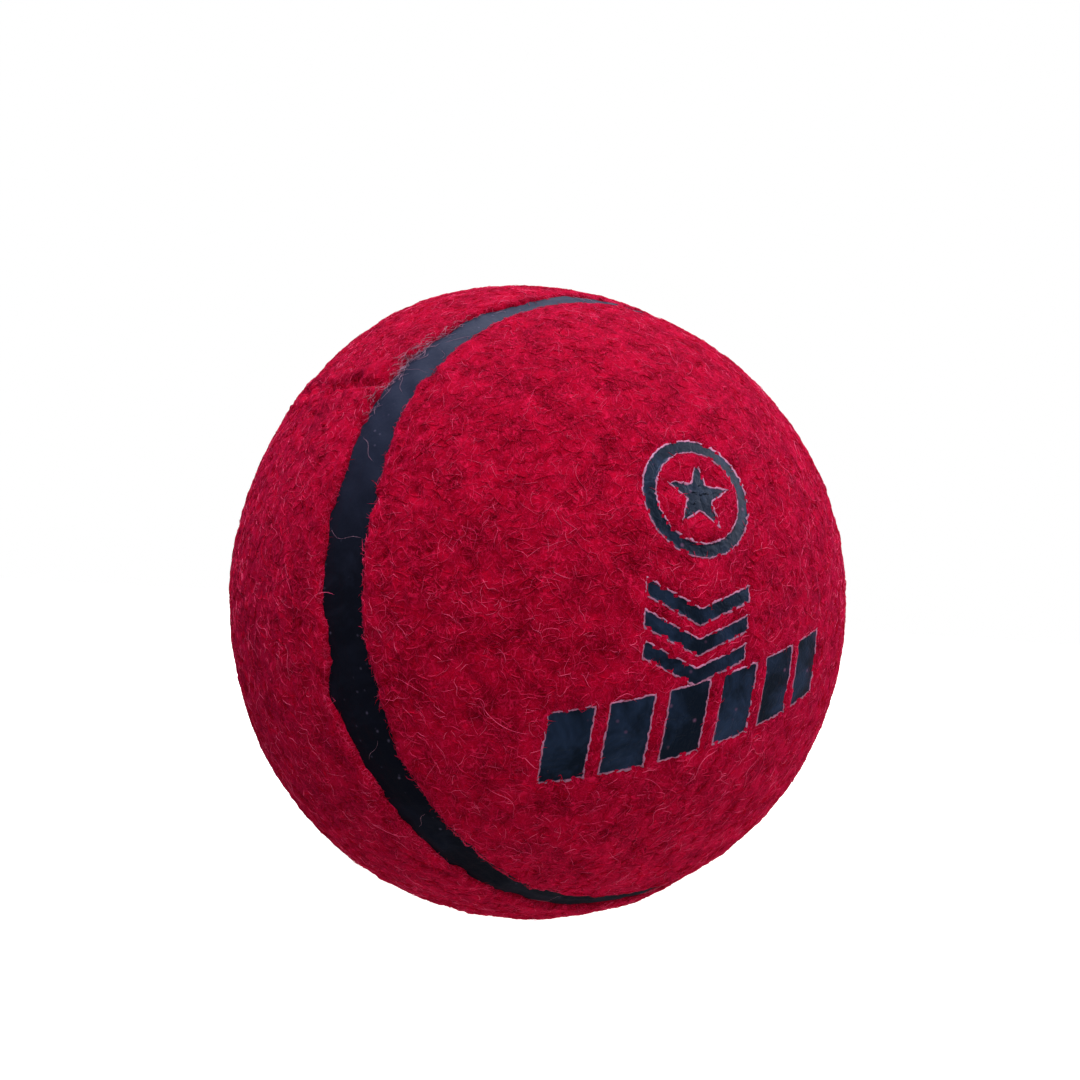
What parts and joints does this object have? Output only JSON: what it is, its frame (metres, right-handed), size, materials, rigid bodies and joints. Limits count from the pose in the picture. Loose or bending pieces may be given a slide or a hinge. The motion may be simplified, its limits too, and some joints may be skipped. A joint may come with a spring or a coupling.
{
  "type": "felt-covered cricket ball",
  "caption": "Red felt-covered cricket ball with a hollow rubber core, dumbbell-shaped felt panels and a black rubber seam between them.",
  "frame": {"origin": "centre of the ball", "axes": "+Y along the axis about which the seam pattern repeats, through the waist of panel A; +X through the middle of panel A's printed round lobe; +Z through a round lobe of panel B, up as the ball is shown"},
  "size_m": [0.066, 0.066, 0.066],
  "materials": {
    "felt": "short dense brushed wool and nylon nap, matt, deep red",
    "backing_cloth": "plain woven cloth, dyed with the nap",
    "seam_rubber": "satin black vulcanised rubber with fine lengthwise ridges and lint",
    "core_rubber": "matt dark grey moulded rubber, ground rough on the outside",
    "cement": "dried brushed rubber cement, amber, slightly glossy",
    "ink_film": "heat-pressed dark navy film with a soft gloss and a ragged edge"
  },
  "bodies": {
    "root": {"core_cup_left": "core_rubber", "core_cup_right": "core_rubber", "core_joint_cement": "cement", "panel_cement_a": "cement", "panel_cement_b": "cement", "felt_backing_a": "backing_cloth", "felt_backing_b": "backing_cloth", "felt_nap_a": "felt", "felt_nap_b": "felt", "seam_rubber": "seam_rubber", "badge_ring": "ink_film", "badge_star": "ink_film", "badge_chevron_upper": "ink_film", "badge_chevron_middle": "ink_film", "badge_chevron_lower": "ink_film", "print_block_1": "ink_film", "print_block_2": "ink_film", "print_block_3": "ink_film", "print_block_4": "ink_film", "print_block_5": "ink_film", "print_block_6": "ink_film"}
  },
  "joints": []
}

********

Pick out the lines containing the string "bodies".

▶ Solution to this problem
What parts and joints does this object have? Output only JSON: what it is, its frame (metres, right-handed), size, materials, rigid bodies and joints. Limits count from the pose in the picture. Loose or bending pieces may be given a slide or a hinge. The motion may be simplified, its limits too, and some joints may be skipped. A joint may come with a spring or a coupling.
  "bodies": {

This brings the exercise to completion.